| Aim of the exercise |
Give back a single number, the count of lines containing the word "code".

| Data extract |
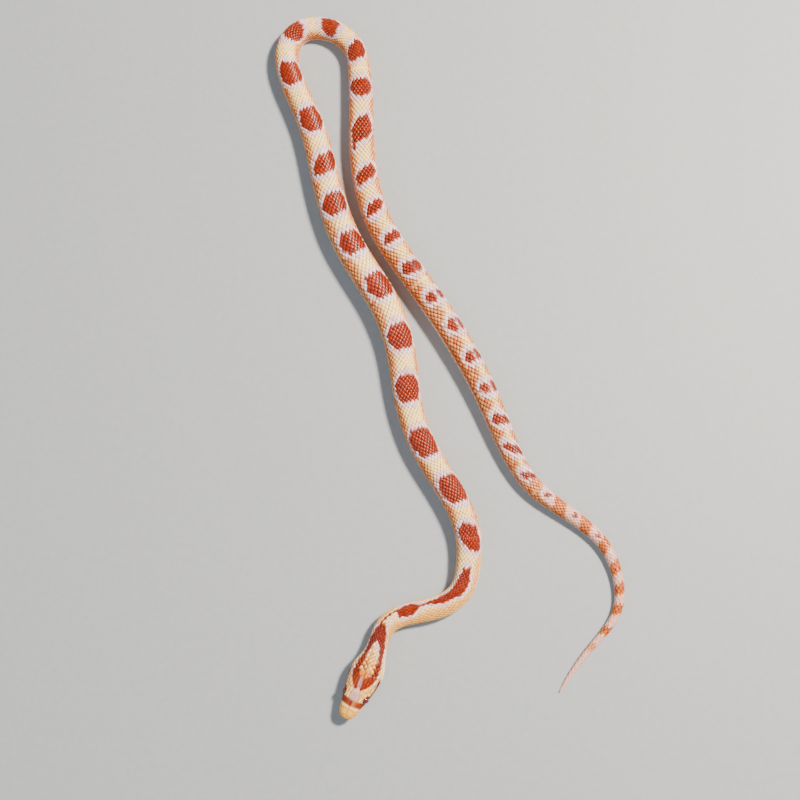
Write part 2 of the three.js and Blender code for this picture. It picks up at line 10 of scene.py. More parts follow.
import bmesh
import bpy
import numpy as np
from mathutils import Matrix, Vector


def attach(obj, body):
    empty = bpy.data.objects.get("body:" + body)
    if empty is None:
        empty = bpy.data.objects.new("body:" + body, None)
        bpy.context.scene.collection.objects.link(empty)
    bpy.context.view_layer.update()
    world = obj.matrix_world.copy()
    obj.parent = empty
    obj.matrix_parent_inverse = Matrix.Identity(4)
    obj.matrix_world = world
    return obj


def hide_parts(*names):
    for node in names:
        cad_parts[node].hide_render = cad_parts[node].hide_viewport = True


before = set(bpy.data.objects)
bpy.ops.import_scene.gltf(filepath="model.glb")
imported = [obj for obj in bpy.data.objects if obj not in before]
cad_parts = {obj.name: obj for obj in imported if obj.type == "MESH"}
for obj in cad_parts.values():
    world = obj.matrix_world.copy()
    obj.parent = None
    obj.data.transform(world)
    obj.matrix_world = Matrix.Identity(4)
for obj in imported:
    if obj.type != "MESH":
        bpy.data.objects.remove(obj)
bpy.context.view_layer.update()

bl_info = {
    "name": "Corn Snake",
    "version": (1, 0, 0),
    "blender": (4, 5, 0),
    "location": "View3D > Sidebar > Snake",
    "description": "Skin, scales, head shields and eyes of a life-size corn snake",
    "category": "Add Mesh",
}

MM = 0.001

# The route and girths, as in the solids
ROUTE_GUIDES_MM = [
    (-37, -130), (-33, -122), (-29, -114), (-25.5, -106), (-23.5, -97), (-14, -93.5), (-4.5, -92.5),
    (5.5, -87), (7.5, -75), (7.5, -62.5), (-0.5, -47.5), (-10.5, -33), (-15.5, -15), (-16.5, 2.5),
    (-23, 21.5), (-38.5, 42.5), (-45.5, 66.5), (-50, 88.5), (-58, 104.5), (-62.5, 117.5),
    (-58.5, 128), (-49.5, 130.5), (-40.5, 128), (-34, 121), (-33, 111.5), (-32, 97.5), (-32.5, 78),
    (-27.5, 51.5), (-13, 31.5), (1, 11), (13.5, -11.5), (21, -32), (29, -48.5), (43.5, -58),
    (56.5, -67.5), (62, -82), (61, -95), (50.5, -105.5), (43, -115), (39, -121.5),
]
CENTRING_MM = (1.285, -1.668)
STEPS_BETWEEN_GUIDES = 60
BODY_LENGTH_MM = 600

# [distance from the snout, half width, height], all in millimetres
GIRTHS_MM = [
    (24, 4.25, 7.3), (30, 3.55, 6.3), (38, 3.8, 6.6), (52, 4.15, 7.2), (72, 4.45, 7.8),
    (95, 4.85, 8.5), (130, 4.95, 8.7), (158, 5.5, 9.6), (185, 5.8, 10), (225, 5.55, 9.6),
    (256, 5, 8.8), (285, 4.75, 8.3), (305, 4.25, 7.6), (321, 4.2, 7.5), (340, 4.75, 8.3),
    (385, 5.05, 8.8), (428, 5, 8.6), (459, 4.7, 8.1), (480, 4.2, 7.3), (496, 3.65, 6.4),
    (508, 3.3, 5.7), (520, 2.85, 4.9), (541, 2.25, 3.9), (565, 1.7, 2.9), (584, 1.2, 2.1),
    (595, 0.75, 1.3), (600, 0.3, 0.55),
]
# [distance from the snout, half width, height of the crown, height of the chin]
HEAD_SHAPE_MM = [
    (0, 1.3, 3.9, 2.5), (0.5, 2, 4.5, 1.9), (1.5, 2.75, 5.1, 1.35), (3, 3.4, 5.6, 0.95),
    (5, 3.95, 6.15, 0.65), (7, 4.45, 6.7, 0.5), (9, 4.9, 7.15, 0.4), (12, 5.45, 7.6, 0.3),
    (15, 5.95, 7.9, 0.2), (17, 6.1, 8, 0.15), (19.5, 5.8, 7.95, 0.1), (22, 5, 7.65, 0.05),
    (24, 4.25, 7.3, 0),
]
MOUTH_LINE_MM = [(0, 2.75), (3, 2.55), (7, 2.6), (11, 2.85), (14.5, 3.4), (17.4, 4.3)]
HEAD_END_MM = 24
HEAD_LIFT_MM = 1.35
HEAD_TILT = math.radians(6)
NECK_SETTLES_AT_MM = 50
MOUTH_CORNER_MM = 17.3
SNOUT_ROUNDING_MM = 0.8
JAW_SETBACK_MM = 0.9
JAW_INSET_MM = 0.28

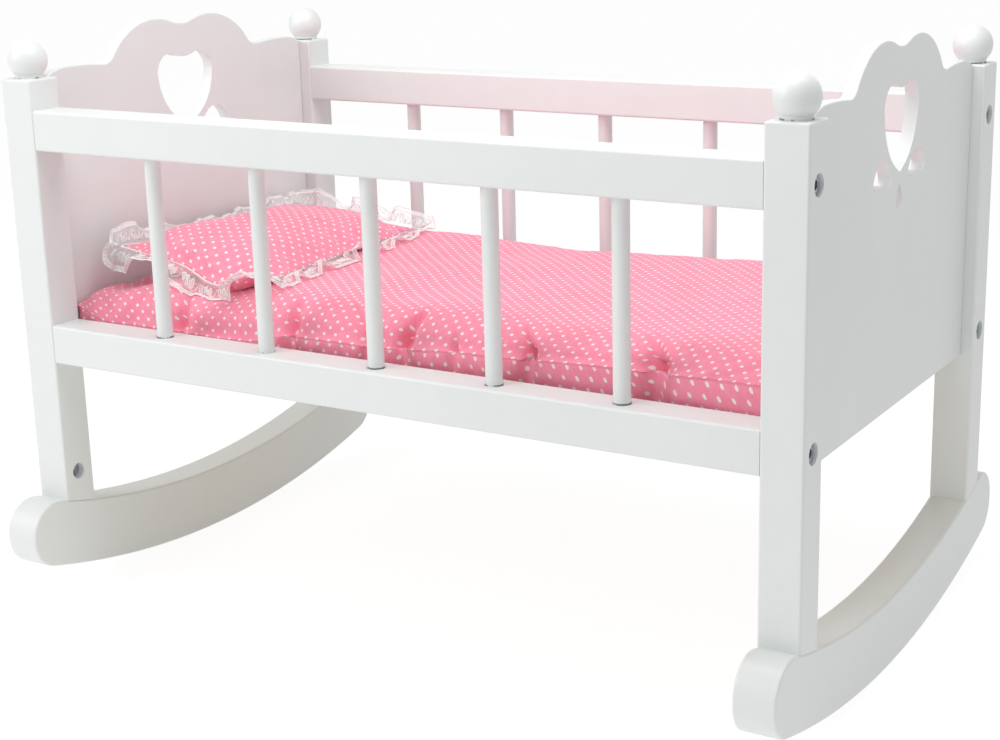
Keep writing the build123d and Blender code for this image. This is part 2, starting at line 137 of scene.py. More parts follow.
class MattressSettings(bpy.types.PropertyGroup):
    """Sizes of the mattress."""

    seam_height: length("Seam height", "Height of the seam above the underside", 0.018)
    edge_width: length("Edge width", "How far in from the seam the cloth climbs", 0.062)
    edge_fullness: FloatProperty(
        name="Edge fullness", description="Roundness of the edge: 2 is an ellipse", default=3.2)
    under_width: length("Under width", "How far in the cloth turns under", 0.012)
    under_fullness: FloatProperty(
        name="Under fullness", description="Roundness of the turn below the seam", default=4.5)
    draw: length("Draw", "How far the sides pull in between the corners", 0.003)
    cell: length("Cell", "Size of a cell of the cloth mesh", 0.0038)
    swell: length("Swell", "Furthest that the filling may push the cloth", 0.004)
    pressure: FloatProperty(name="Pressure", description="Push of the filling", default=3.0)


class PillowSettings(bpy.types.PropertyGroup):
    """Sizes of the pillow."""

    length: length("Length", "Across the cradle, from corner to corner", 0.195)
    width: length("Width", "Along the cradle, from corner to corner", 0.110)
    crown: length("Crown", "Height of the top above the seam", 0.0175)
    belly: length("Belly", "Depth below the seam", 0.013)
    end_width: length("End width", "How far in from the short sides the cloth climbs", 0.075)
    tilt: FloatProperty(
        name="Tilt", description="Slope of the seam up to the head panel",
        default=radians(3.5), subtype="ANGLE", unit="ROTATION")
    cell: length("Cell", "Size of a cell of the cloth mesh", 0.0026)
    slack: share("Slack", "Height of the unfilled top, as a share of the filled one", 0.72)
    swell: length("Swell", "Furthest that the filling may push the cloth", 0.009)
    pressure: FloatProperty(name="Pressure", description="Push of the filling", default=4.0)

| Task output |
2